Well, friends, it happened. Last Thursday the man and I were well and therefore we made it to Re|engage. All I can say is finally….
At the Opening Session, we heard a testimony from a couple that we knew from our days leading the MilitaryLife ministry. It is always encouraging to hear from other couples that have struggled in their marriage. This particular couple has been married for 18 years. It was the second marriage for both of them and with that came a blended family. They dealt with so much and eventually divorced only to get remarried and start the craziness over again. Through years of counseling, nothing seemed to change until…they stopped trying to change one another and point fingers at the other one and dealt with themselves. Here in lies the truth. My power to change anyone is non-existent. Heck, I can barely change myself. But that is where the rubber meets the road. Will I take the responsibility for myself and make changes in me? For this reason, I began My Happiness Project and wanted to attend Re|engage. I’ve committed to working on me.
After the Opening Session, we headed to the Open Group. There were half a dozen or so couples there. I didn’t recognize any of them from the last time we attended. The leaders opened the group with a discussion about encouraging your spouse. Everyone shared two things that they admired in their spouse. For me, here is where the angst entered. I could feel my own resistance to speak anything kind about my spouse in that moment. I was frustrated with him. Frustrated because he didn’t speak to the couple who shared earlier. The man was a friend of his and an army buddy. Inside I was panicked because I felt pressure to say something kind that I did not want to do because of his actions. Ouch! Oh, the hardness of my own heart is difficult for me to accept. But only I can change me and that is who I am responsible for not my husband.

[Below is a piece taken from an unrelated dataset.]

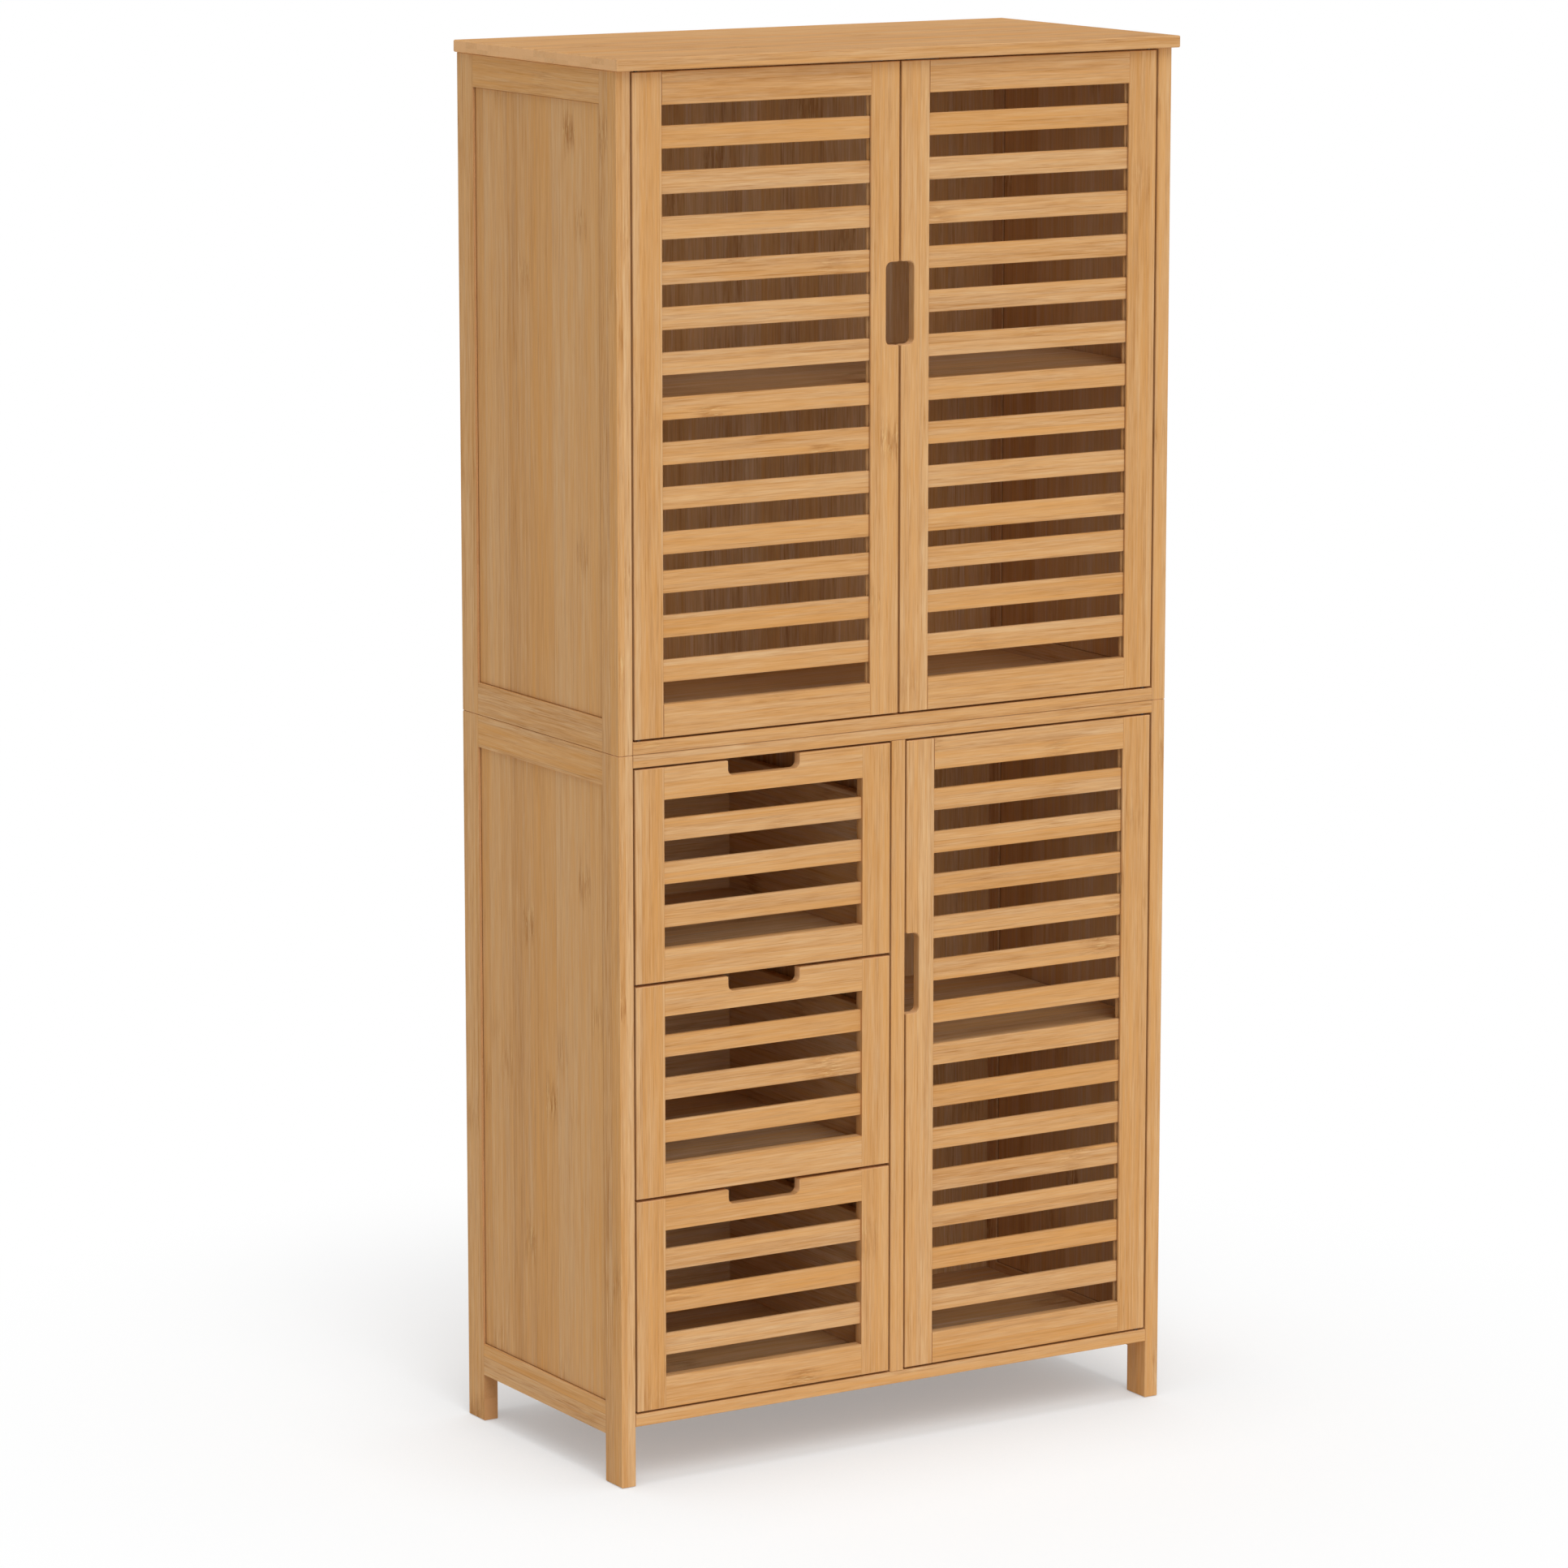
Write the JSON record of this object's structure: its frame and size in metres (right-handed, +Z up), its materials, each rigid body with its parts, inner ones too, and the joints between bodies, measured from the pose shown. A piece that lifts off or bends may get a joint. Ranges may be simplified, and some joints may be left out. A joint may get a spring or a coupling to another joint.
{
  "type": "tall bathroom cabinet",
  "caption": "Tall bamboo cabinet in stacked units: slatted doors above, slatted drawers beside a slatted door below, with finger notches, inner shelves and short square feet.",
  "frame": {"origin": "on the floor, under the middle of the top board", "axes": "+X towards the cabinet's right as its front is faced, -Y out of the front, +Z up"},
  "size_m": [0.6, 0.3, 1.3],
  "materials": {
    "bamboo_front": "satin",
    "bamboo_side": "satin",
    "bamboo_inside": "satin",
    "steel": "satin",
    "catch_plastic": "matte"
  },
  "bodies": {
    "cabinet": {"top_board": "bamboo_front", "upper_floor": "bamboo_front", "lower_top_board": "bamboo_front", "lower_floor": "bamboo_front", "divider": "bamboo_front", "upper_left_frame": "bamboo_side", "upper_left_panel": "bamboo_side", "upper_right_frame": "bamboo_side", "upper_right_panel": "bamboo_side", "lower_left_frame": "bamboo_side", "lower_left_panel": "bamboo_side", "lower_right_frame": "bamboo_side", "lower_right_panel": "bamboo_side", "upper_back_panel": "bamboo_inside", "lower_back_panel": "bamboo_inside", "upper_shelf": "bamboo_inside", "lower_shelf": "bamboo_inside", "top_drawer_left_runner": "bamboo_inside", "top_drawer_right_runner": "bamboo_inside", "middle_drawer_left_runner": "bamboo_inside", "middle_drawer_right_runner": "bamboo_inside", "left_door_top_pin": "steel", "left_door_bottom_pin": "steel", "right_door_top_pin": "steel", "right_door_bottom_pin": "steel", "lower_door_top_pin": "steel", "lower_door_bottom_pin": "steel", "left_door_catch": "catch_plastic", "right_door_catch": "catch_plastic", "lower_door_catch": "catch_plastic"},
    "left_door": {"left_door_hinge_stile": "bamboo_front", "left_door_handle_stile": "bamboo_front", "left_door_top_rail": "bamboo_front", "left_door_bottom_rail": "bamboo_front", "left_door_slats": "bamboo_front"},
    "right_door": {"right_door_hinge_stile": "bamboo_front", "right_door_handle_stile": "bamboo_front", "right_door_top_rail": "bamboo_front", "right_door_bottom_rail": "bamboo_front", "right_door_slats": "bamboo_front"},
    "lower_door": {"lower_door_hinge_stile": "bamboo_front", "lower_door_handle_stile": "bamboo_front", "lower_door_top_rail": "bamboo_front", "lower_door_bottom_rail": "bamboo_front", "lower_door_slats": "bamboo_front"},
    "top_drawer": {"top_drawer_front": "bamboo_front", "top_drawer_left_wall": "bamboo_inside", "top_drawer_right_wall": "bamboo_inside", "top_drawer_back_wall": "bamboo_inside", "top_drawer_bottom": "bamboo_inside"},
    "middle_drawer": {"middle_drawer_front": "bamboo_front", "middle_drawer_left_wall": "bamboo_inside", "middle_drawer_right_wall": "bamboo_inside", "middle_drawer_back_wall": "bamboo_inside", "middle_drawer_bottom": "bamboo_inside"},
    "bottom_drawer": {"bottom_drawer_front": "bamboo_front", "bottom_drawer_left_wall": "bamboo_inside", "bottom_drawer_right_wall": "bamboo_inside", "bottom_drawer_back_wall": "bamboo_inside", "bottom_drawer_bottom": "bamboo_inside"}
  },
  "joints": [
    {"name": "left_door_hinge", "type": "hinge", "parent": "cabinet", "child": "left_door", "pos_m": [-0.2737, -0.136, 0.9895], "axis": [0, 0, -1], "range_deg": [0, 110]},
    {"name": "right_door_hinge", "type": "hinge", "parent": "cabinet", "child": "right_door", "pos_m": [0.2737, -0.136, 0.9895], "axis": [0, 0, 1], "range_deg": [0, 110]},
    {"name": "lower_door_hinge", "type": "hinge", "parent": "cabinet", "child": "lower_door", "pos_m": [0.2737, -0.136, 0.367], "axis": [0, 0, 1], "range_deg": [0, 110]},
    {"name": "top_drawer_slide", "type": "slide", "parent": "cabinet", "child": "top_drawer", "axis": [0, -1, 0], "range_m": [0, 0.2]},
    {"name": "middle_drawer_slide", "type": "slide", "parent": "cabinet", "child": "middle_drawer", "axis": [0, -1, 0], "range_m": [0, 0.2]},
    {"name": "bottom_drawer_slide", "type": "slide", "parent": "cabinet", "child": "bottom_drawer", "axis": [0, -1, 0], "range_m": [0, 0.2]}
  ]
}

I’m reminded of something a co-worker said to me back in my teacher/principal days. Did you know that being offended is a choice? I didn’t like that either the day I heard it but I know it to be true. That night I chose to be offended and angry. I chose my actions. This made me think about what other things. I used to choose to speak well of my husband to him and to others. I used to choose to do sweet things for him and on and on of what I used to do. Lately, I’ve made the choice to not do those things but I realize that is just me being foolish.
Having said that, I have to say that our challenge this week has been to practice speaking highly about my spouse to others. This is because a part of God’s character is His gracious defense of us. As the Lord defends me, so should I defend my husband. In the past, I did this continually but I have chosen to stop. Ironically, the Lord has not stopped defending me. He is vigilant in His defense and love for me. Therefore it’s time for me to step back up to the plate and do this myself.
I’m starting here to speak highly of my husband:
- He is a hard-working man.
- He is not a complainer.
- He is loyal.
- He is always supportive of me.
- He loves my family.
Just a little side note. On Tuesday, one of my aunts {my mom’s younger sister} passed away unexpectedly. My mom notified me and my husband. As I was talking to my mom on the phone, my work phone rang and it was him. He immediately called to check on me. He chose to say things to me like, “What can I do for you?” “How can I help get you home?” “I’ll do whatever you need/want but just tell me what that is.” In my sadness he was graciously there to love and support me. I believe I have learned a few things this week.
For we are God’s handiwork, created in Christ Jesus to do good works, which God prepared in advance for us to do. ~ Ephesians 2:10
Let your goods works be to encourage your spouse.